Businessman, academic and former bureaucrat Roberto de Ocampo, in his article ‘Thrust of anti-trust’ in today’s (July 30, 2011) Inquirer, says:
It is not enough for us to simply tout privatization and private sector led economy as elixirs to our economic woes in the face of a consistently weak public sector without putting firmly into place the basic operating principle underlying a truly democratic business environment, namely, competition.
and
Attempts to level the playing field and bring about competition were successfully done in the past, notably in the breakup of monopolies in the telecommunication and inter-island shipping sectors. But the time has come to institutionalize a competitive framework rather than relying on sporadic exercises in enforcing competition.
What he is actually saying is that enterprise should be allowed to be free, and big ― but only to the degree that its direction is determined by a central authority: coercive government, that is. But of course, decentralized valuations and “sporadic” decision making by which market prices manifest themselves, are contradictory to the notion of central planning.

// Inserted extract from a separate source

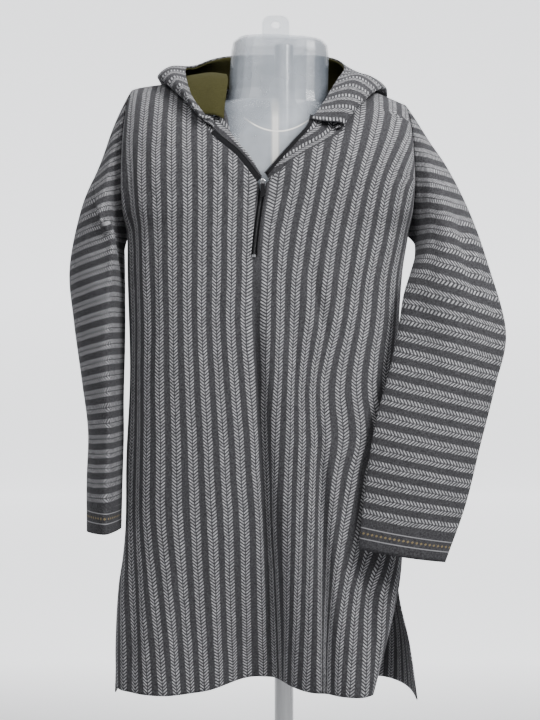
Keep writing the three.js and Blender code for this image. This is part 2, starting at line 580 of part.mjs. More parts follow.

In calling privatization and laissez faire “elixirs,” he is portraying such initiatives as utopic and impractical, for which the government must step in and make things right.
De Ocampo actually grasps that regulatory capture and Public Private Partnerships make for an uncompetitive environment, but his solution is not to remove such governmental barriers to trade, but to foster even more governmental discretion as to the allocation of resources, via antitrust.
According to his logic, a “weak public sector,” that is, a government with limited controls over private affairs, is a bad thing. Although government is that which makes a market uncompetitive, and makes for harmful monopolies, increasing government would increase competition. How messed up is that!
Or by ‘public sector,’ does he mean “the people”? But there is no such entity. ‘The public’ is a mere construct relating to individuals ― whose valuations are best represented when buyers and sellers are not inhibited by coercion, e.g. government, from making market decisions.

He is under the delusion that the state could ever be “in the hands of the people,” when the notion of people-state harmony is logically false. If a people were to be truly represented by a state, why then are state policies coercive? Surely it is free actions, and not those as determined by an inherently violent institution, that would truly represent “the people”?
It is these little false premises that make for twisted misconceptions, and ultimately, poor policy recommendations, such as antitrust. In actuality, big business in a free market can only thrive for however long consumers allow. Remaining competitive is always a matter of being of service to ‘the public.’